* PROBLEM STATEMENT: In the records below, find the line with "Turn this picture" and the line with "const outerArc = 65;"; return exactly those lines and every line between them.

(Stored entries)
** Start **
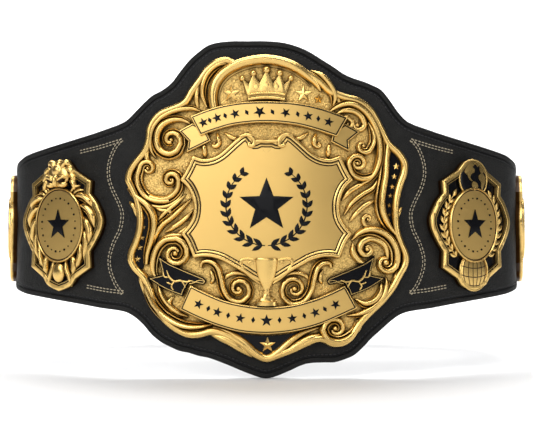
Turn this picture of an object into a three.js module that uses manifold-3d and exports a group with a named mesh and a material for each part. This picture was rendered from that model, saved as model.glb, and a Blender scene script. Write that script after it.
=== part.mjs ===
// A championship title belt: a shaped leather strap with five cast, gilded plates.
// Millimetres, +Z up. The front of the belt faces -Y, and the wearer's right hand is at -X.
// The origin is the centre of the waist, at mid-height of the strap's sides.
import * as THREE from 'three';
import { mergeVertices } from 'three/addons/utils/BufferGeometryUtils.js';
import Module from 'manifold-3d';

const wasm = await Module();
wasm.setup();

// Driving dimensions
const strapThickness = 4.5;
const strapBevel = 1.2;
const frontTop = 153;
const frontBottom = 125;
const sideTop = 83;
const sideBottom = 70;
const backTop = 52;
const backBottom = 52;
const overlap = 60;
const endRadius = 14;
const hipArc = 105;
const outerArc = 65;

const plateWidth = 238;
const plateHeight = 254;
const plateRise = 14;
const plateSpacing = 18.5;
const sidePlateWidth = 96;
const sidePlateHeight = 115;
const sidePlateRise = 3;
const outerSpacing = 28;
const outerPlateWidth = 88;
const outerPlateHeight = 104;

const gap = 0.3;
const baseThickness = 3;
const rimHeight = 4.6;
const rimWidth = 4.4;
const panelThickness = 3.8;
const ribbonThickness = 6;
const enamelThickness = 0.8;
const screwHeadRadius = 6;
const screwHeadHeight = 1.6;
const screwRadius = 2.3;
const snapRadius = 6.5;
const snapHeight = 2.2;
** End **
** Start **
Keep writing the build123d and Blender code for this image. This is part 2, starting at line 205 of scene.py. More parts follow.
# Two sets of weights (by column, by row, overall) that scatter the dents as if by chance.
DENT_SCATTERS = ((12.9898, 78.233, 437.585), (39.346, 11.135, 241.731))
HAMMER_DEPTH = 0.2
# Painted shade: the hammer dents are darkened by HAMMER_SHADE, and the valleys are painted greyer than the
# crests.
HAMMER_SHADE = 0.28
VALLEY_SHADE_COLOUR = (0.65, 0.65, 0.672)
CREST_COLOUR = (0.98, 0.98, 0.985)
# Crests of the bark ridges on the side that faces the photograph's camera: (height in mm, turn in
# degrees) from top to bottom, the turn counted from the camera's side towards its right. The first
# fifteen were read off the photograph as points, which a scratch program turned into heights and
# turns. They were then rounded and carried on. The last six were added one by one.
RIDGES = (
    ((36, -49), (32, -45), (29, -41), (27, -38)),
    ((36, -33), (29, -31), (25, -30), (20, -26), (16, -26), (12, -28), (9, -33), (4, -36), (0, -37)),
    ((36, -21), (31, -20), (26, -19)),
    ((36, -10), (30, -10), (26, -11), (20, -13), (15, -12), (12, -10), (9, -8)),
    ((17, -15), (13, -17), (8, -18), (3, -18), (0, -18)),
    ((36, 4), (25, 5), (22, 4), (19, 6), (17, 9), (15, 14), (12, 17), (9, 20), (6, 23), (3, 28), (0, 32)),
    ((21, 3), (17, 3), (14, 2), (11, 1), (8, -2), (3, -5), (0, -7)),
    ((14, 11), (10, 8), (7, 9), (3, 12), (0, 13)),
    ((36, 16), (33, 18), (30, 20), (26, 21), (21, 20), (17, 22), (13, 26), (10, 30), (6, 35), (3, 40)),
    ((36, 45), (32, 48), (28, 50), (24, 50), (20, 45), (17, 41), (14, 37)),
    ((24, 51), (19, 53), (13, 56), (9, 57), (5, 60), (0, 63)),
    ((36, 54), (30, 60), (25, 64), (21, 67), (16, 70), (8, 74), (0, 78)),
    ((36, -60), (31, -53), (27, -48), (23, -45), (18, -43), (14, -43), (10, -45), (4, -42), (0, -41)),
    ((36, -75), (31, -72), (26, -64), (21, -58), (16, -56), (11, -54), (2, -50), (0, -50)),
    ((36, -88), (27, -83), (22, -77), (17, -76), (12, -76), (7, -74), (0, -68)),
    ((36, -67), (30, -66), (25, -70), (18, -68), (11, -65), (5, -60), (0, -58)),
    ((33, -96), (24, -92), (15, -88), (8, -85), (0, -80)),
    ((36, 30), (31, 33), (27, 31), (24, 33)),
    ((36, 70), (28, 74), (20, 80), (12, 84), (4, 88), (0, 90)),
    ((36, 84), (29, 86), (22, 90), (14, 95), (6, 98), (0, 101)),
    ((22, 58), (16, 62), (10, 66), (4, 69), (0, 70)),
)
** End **
* RESULT:
Turn this picture of an object into a three.js module that uses manifold-3d and exports a group with a named mesh and a material for each part. This picture was rendered from that model, saved as model.glb, and a Blender scene script. Write that script after it.
=== part.mjs ===
// A championship title belt: a shaped leather strap with five cast, gilded plates.
// Millimetres, +Z up. The front of the belt faces -Y, and the wearer's right hand is at -X.
// The origin is the centre of the waist, at mid-height of the strap's sides.
import * as THREE from 'three';
import { mergeVertices } from 'three/addons/utils/BufferGeometryUtils.js';
import Module from 'manifold-3d';

const wasm = await Module();
wasm.setup();

// Driving dimensions
const strapThickness = 4.5;
const strapBevel = 1.2;
const frontTop = 153;
const frontBottom = 125;
const sideTop = 83;
const sideBottom = 70;
const backTop = 52;
const backBottom = 52;
const overlap = 60;
const endRadius = 14;
const hipArc = 105;
const outerArc = 65;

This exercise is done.